We had folks in town over the last couple of days, in fact, going through that process. So we are successfully attracting the kind of talent we need.
We're able to bring them on board and get them up to speed relatively quick. So we expect that that trend should continue into the future.
Kevin Liu
All right. And just lastly from me, you talked a little bit about the Andromeda platform towards the end of your script.
I was hoping you can touch on the acquisition of Centric Software. Do you think that opens up some more room for you guys to move upmarket there and just any thoughts on how the new platform is being received by the market?
Allan Dow
The platform is being received extremely well. We continue to have engagements out there.
The pipeline is building on that platform. The customer success has been phenomenal and we've got a number of customers that are coming back around for a second round of, in a couple of cases, expanding into other segments of their business, in a couple of cases, actually going a little deeper into the functionality and picking up some other functionality that they didn't do in the first phase of deployment.
So that's very exciting news. Acquisitions in our space are not new.
We've gone through a lot of those. Our history has been that in almost every case, that's been a positive for us.
There's a lot of distraction around those. This one is a big one.

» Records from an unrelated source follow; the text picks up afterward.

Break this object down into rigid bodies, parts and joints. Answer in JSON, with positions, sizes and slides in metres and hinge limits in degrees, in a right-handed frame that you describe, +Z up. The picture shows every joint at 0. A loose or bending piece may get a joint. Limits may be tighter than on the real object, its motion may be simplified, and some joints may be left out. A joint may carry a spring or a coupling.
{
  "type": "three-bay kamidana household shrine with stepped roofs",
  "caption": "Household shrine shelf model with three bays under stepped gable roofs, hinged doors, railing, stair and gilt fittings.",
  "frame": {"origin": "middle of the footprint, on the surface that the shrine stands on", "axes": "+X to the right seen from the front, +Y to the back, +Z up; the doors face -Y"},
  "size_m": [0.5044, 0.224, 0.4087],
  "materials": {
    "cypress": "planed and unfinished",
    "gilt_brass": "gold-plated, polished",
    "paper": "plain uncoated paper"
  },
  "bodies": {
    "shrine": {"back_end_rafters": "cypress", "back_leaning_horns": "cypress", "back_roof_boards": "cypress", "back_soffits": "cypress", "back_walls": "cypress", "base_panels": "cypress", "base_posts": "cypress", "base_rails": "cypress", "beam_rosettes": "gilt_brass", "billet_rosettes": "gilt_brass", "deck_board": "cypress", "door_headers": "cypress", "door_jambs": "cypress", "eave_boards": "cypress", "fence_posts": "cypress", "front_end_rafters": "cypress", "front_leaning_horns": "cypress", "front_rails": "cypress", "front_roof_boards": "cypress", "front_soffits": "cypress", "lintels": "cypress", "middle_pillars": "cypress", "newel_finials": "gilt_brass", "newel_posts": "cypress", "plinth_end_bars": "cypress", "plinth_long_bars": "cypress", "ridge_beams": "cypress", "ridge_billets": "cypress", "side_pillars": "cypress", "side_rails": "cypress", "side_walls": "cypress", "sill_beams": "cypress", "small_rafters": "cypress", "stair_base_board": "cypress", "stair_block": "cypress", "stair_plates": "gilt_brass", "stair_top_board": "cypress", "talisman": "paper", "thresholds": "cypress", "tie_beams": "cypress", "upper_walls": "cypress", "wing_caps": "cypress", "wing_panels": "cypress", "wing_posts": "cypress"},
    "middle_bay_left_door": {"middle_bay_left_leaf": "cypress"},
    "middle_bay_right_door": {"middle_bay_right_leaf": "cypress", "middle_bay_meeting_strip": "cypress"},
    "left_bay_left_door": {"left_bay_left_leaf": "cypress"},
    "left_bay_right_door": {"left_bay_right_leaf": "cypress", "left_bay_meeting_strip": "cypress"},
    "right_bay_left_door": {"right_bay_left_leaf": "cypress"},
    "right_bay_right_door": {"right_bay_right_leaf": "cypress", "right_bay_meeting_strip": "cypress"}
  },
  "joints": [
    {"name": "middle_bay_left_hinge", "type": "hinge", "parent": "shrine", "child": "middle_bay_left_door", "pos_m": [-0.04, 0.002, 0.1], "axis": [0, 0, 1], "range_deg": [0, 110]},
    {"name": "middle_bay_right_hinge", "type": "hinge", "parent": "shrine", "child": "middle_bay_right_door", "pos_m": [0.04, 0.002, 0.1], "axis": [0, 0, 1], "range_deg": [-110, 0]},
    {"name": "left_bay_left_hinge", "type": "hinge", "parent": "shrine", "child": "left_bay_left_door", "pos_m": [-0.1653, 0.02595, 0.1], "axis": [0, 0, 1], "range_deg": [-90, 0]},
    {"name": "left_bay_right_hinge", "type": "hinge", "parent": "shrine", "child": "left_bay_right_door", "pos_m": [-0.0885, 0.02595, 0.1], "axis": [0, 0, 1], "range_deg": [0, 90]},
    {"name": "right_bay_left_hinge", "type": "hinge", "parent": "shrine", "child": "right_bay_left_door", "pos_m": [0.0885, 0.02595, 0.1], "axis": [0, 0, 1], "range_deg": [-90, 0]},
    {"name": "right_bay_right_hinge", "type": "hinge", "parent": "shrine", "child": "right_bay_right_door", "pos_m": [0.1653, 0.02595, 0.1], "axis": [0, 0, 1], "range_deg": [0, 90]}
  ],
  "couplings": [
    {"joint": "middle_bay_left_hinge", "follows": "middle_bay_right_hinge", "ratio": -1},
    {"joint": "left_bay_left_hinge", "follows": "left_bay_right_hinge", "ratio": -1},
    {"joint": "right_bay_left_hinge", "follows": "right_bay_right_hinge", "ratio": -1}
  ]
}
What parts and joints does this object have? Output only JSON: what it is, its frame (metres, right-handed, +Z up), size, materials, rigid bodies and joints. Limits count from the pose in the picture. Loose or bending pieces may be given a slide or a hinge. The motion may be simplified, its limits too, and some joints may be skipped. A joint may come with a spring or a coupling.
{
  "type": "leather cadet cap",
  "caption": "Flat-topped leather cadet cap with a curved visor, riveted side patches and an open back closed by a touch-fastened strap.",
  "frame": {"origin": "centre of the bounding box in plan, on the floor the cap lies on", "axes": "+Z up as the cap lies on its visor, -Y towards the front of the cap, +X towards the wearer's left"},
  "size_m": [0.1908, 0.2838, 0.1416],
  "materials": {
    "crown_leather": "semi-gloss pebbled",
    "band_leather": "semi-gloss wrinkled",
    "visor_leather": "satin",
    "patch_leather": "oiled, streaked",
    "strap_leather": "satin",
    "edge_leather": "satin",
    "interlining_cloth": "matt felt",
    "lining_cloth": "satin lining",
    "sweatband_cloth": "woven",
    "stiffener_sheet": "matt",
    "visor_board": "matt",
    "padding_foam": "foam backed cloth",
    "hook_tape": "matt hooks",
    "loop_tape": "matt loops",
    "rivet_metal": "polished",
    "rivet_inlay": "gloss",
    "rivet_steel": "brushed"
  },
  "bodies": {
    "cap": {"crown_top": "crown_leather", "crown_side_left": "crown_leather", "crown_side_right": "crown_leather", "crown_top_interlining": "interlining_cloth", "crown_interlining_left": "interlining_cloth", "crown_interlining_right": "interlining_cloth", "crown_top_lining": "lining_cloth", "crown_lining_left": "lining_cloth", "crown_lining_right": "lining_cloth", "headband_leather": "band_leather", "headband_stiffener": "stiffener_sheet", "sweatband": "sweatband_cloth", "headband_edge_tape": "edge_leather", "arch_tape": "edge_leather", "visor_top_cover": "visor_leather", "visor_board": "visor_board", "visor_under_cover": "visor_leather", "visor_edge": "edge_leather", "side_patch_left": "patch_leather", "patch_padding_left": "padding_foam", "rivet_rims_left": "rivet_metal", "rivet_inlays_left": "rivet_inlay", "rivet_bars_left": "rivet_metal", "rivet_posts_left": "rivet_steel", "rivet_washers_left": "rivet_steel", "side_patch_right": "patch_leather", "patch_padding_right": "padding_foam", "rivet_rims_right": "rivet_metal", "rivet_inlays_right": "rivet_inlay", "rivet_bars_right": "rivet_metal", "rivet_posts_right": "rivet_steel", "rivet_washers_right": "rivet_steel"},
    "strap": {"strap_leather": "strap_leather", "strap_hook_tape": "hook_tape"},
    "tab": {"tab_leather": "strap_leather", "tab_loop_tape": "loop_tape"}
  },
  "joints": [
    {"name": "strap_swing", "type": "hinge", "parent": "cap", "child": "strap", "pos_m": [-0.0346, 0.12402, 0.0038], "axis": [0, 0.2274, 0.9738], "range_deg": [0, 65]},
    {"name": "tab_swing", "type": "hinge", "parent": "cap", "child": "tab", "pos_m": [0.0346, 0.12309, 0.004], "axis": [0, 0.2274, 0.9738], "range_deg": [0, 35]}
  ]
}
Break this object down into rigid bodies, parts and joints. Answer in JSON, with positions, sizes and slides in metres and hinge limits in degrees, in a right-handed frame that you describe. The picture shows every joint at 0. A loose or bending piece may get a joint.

They're getting pulled into an organization that's not known to serve into the fashion products. So it's hard to see, we'll see what time will tell, but the internal speculation is that that will be a pretty big distraction and probably an upside for us.
Kevin Liu
Great. Well, congrats on the continued SaaS growth and good luck over this fiscal year.
Allan Dow
Thank you very much, Kevin. Appreciate that.
Operator
[Operator Instructions] And it appears there are no further questions at this time.
Allan Dow
All right, Miranda. Thank you very much.
We want to thank everyone for joining us this afternoon and appreciate the time. We'll speak again soon.
Operator
This does conclude today's program. Thank you for your participation.
You may disconnect at any time and have a wonderful day.